The new Lucile Packard Children’s Hospital Stanford, Palo Alto, Calif., is on track to open in December when the facility plans to transform the patient experience through family-centered design, technological innovation and aggressive sustainability measures.     

The estimated $1.1 billion, 521,000-square-foot expansion will more than double the size of the existing campus by linking the original hospital with a new main building, bringing the total facility space to 844,000 square feet.

“This will be the nation’s most technologically advanced, environmentally sustainable and family-friendly hospital for children and expectant mothers,” says Christopher G. Dawes, CEO.

The expanded facility and surrounding 3.5 acres of healing green space and gardens were designed in partnership with patients, families, hospital staff and faculty. The new facility will add 149 patient beds and six state-of-the-art operating suites, with a design that allows room for growth.

Planning for the new Lucile Packard Children’s Hospital was done by HGA Architects and Engineers, and the building’s design by Perkins+Will, with a theme of enabling a holistic approach to healing. DPR Construction is the general contractor.

With an emphasis on holistic healing, the hospital will embrace evidence-based design features: plentiful views of nature, access to the outdoors, abundant natural light and a focus on sustainability.

Special features that help to make the hospital distinctive and kid-friendly include a large digital, interactive wall as well as a dedicated broadcast studio where children can create, record and edit video content that can be shared in patient rooms throughout the hospital.

The majority of the new rooms will provide additional privacy and space for patients and their families; all rooms feature sleeping accommodations for two family members. In addition, every patient floor will include a family lounge, child-life room, patient-family kitchen and laundry facilities to promote a homelike environment.

Patient floors also will provide outdoor patios with overlooks, and a nondenominational sanctuary that opens to an outdoor healing garden that is conducive to quiet meditation and prayer. Locally crafted art will decorate the building and surrounding campus.

Additionally, the facility’s wayfinding system will be based on California’s various ecoregions through the use of colorful wall art, educational signage and graphics of nature that will enable patients and families to navigate the hospital easily.

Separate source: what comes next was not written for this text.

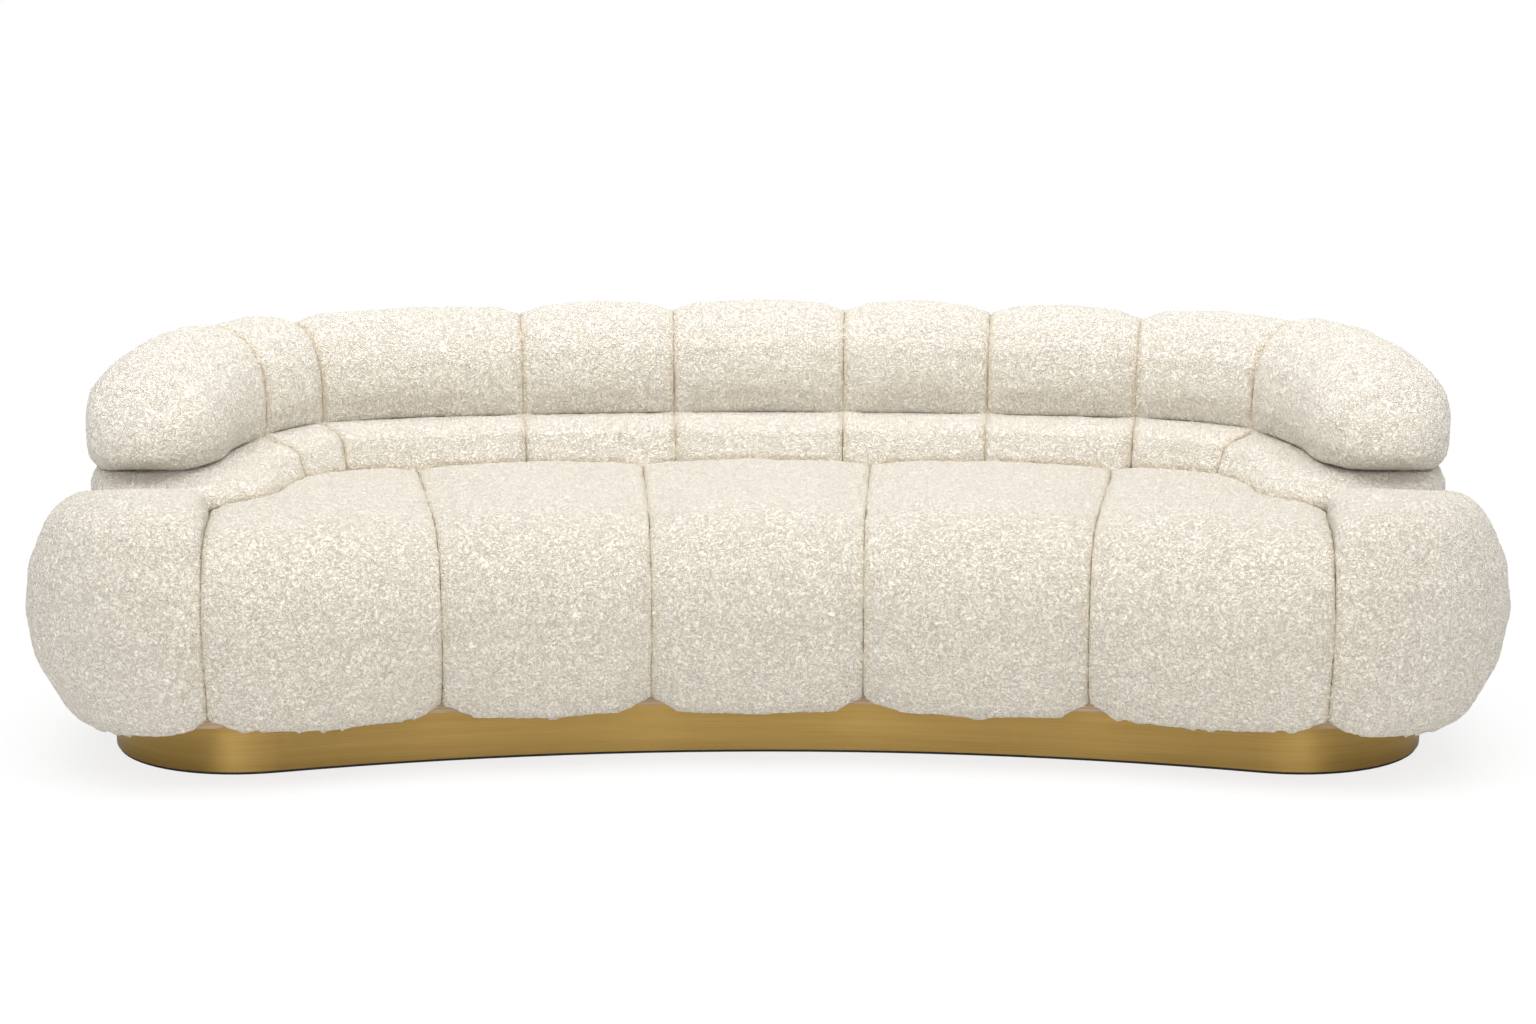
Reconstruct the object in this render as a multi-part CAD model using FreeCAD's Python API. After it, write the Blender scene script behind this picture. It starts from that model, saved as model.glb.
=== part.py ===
# Curved sofa: a kidney-shaped metal-clad plinth, a timber base and back, and stuffed upholstery lobes.
# All sizes are in millimetres. Z is up, the seat faces -Y, and the origin is under the box's middle.
import FreeCAD, Part
import math
import os

# Driving sizes of the upholstery, at the widest line of the base lobes
FRONT_RADIUS = 2760.0
DEPTH_AT_CENTRE = 1000.0
HALF_WIDTH = 1302.0
FRONT_CORNER = 325.0
REAR_CORNER = 600.0
SEAT_HEIGHT = 450.0
BACK_HEIGHT = 735.0
BACK_DROP = 9.0
BACK_DROP_AT = 700.0
END_LOBE_HEIGHT = 480.0

# Plinth: what can be seen is a clad ring on a thin dark strip
PLINTH_SETBACK = 140.0
PLINTH_SIDE_SETBACK = 125.0
PLINTH_CORNER = 255.0
STRIP_HEIGHT = 5.0
STRIP_WIDTH = 25.0
STRIP_INSET = 3.0
PLINTH_TOP = 98.0
BAND_THICKNESS = 1.5
CORE_THICKNESS = 18.0
RIB_THICKNESS = 18.0
RIB_COUNT = 6
RIB_FROM_SIDE = 177.0

# Timber base between the plinth and the deck
PANEL_THICKNESS = 15.0
RAIL_THICKNESS = 26.0
FRAME_SETBACK = 106.0
DECK_TOP = 270.0
DECK_THICKNESS = 20.0
CROSS_RAIL_THICKNESS = 22.0
CROSS_RAIL_COUNT = 5
CROSS_RAIL_FROM_SIDE = 462.0
LINING_THICKNESS = 2.0
LINING_GAP = 2.0
WELL_CLEAR = 2000.0

# Back frame, on a line that runs along the middle of the rolls
ROLL_LINE_FROM_REAR = 190.0
ROLL_LINE_FROM_SIDE = 208.0
ROLL_LINE_CORNER = 450.0
SILL_HALF_WIDTH = 50.0
SILL_TOP = 402.0
BOARD_THICKNESS = 18.0
BOARD_TOP = 655.0
SLOT_CLEARANCE = 1.5
HALF_SLOT = BOARD_THICKNESS / 2 + SLOT_CLEARANCE
SLOT_TOP = BOARD_TOP + SLOT_CLEARANCE

# Upholstery sections
SEAM_DRAW_IN = 23.0
SEAM_LEAD = 44.0
LEAD_DRAW = 0.28
BOTTOM_DRAW_IN = 42.0
ARM_SEAM_DRAW = 0.5
SEAM_GAP = 0.4
TURN_STEP = 0.27
NOSE_STEP = 90.0
ROLL_CLEARANCE = 5.0
NOSE_CLEARANCE = 18.0
SILL_CLEARANCE = 2.0
NOSE_ANGLES = (32, 58, 78)
UNDERSIDE = ((300.0, -35), (102.0, -27))
SEAT_SHOULDER = (200.0, 25)
END_SHOULDER = (300.0, 31)
REAR_WIDEST = 240.0
REAR_UNDERSIDE = ((200.0, -35), (100.0, -25))
REAR_SHOULDER = 90.0
LOWER_DRAW_IN = 19.0
LOWER_FOOT = 30.0
LOWER_BROW = 50.0
OUTER_BROW = 24.0
UPPER_FOOT = 58.0
OUTER_FOOT = 32.0
UNDER_ROLL = 20.0
FOAM_AT_RAIL = 100.0
WIDEST_HEIGHT = 280.0
SEAT_LENGTH = 615.0
END_LOBE_REACH = 300.0
HOOK_LENGTH = FRAME_SETBACK + RAIL_THICKNESS
HOOK_FLAT = 2.0
HOOK_BOTTOM = 375.0
GROOVE_HEIGHT = 515.0
GROOVE_DROP = 28.0
GROOVE_DROP_RUN = 355.0
UPPER_HALF_DEPTH = 130.0
LOWER_INNER = 210.0
LOWER_OUTER = 128.0
NOSE_LENGTH = 125.0
CROWN_FALL = 350.0
CROWN_DROP = 0.4
FIT_GAP = 0.5

# Seams: the outer ones lie just past the bends, and the rest share out the rows; plus is the -X side
OUTER_SEAM_PAST_BEND = 57.6
SIDE_SEAM_PAST_BEND = 20.4
FRONT_SEAM_SHARES = (-1, -0.570, -0.170, 0.208, 0.579, 1)
BACK_SEAM_SHARES = (-0.777, -0.542, -0.325, -0.112, 0.139, 0.362, 0.687, 0.823)
REAR_SEAM_SPACING = 390.0

# Plan geometry worked out from the sizes above
REAR_RADIUS = FRONT_RADIUS + DEPTH_AT_CENTRE


def corner_distance(corner_x, reach):
    return math.sqrt(reach ** 2 - corner_x ** 2)


FRONTMOST = corner_distance(HALF_WIDTH - FRONT_CORNER, FRONT_RADIUS + FRONT_CORNER) - FRONT_CORNER
CENTRE_Y = -(FRONTMOST + REAR_RADIUS) / 2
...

In planning the medical spaces, the focus was on creating a comfortable atmosphere for children and their families that also incorporates operational efficiencies to ensure the best care. In each nursing unit, caregivers will have a direct line of sight from their workstations into patient rooms.

Medication alcoves located directly outside of patient rooms will decrease the amount of time caregivers need to retrieve medication while keeping the main hallways clear of pedestrian traffic.

Sustainability is a major focus. Water-efficient landscapes and collection systems are expected to save 800,000 gallons of water each year. By using equipment specifically designed to conserve, the hospital expects to use 38 percent less water than comparable hospitals.

By implementing energy innovations such as an external-shading system, the new building’s thermal energy consumption is expected to be 60 percent less than that of similarly sized hospitals in the region. 

Planning for emerging technology was integral to the design of the new hospital. With 13 surgical suites, it will reduce scheduling delays and long waits when surgeries take longer than planned.

A neuro-hybrid surgery suite — the only one of its kind in a California children’s hospital — will feature a state-of-the-art diagnostic MRI, direct access to angiography imaging equipment and a full operating room.

The new facility also will have a dedicated, isotope-radiation therapy room for cancer patients as well as one of the nation’s only stand-alone, combined PET/MRI scanners dedicated to pediatric patients.

The new building will allow for a transformative renovation of much of the existing hospital’s space into mostly private obstetric rooms. Services previously shared with Stanford Hospital now will have a dedicated presence inside the children’s hospital, including nuclear medicine, catheterization labs, interventional radiology and patient food services.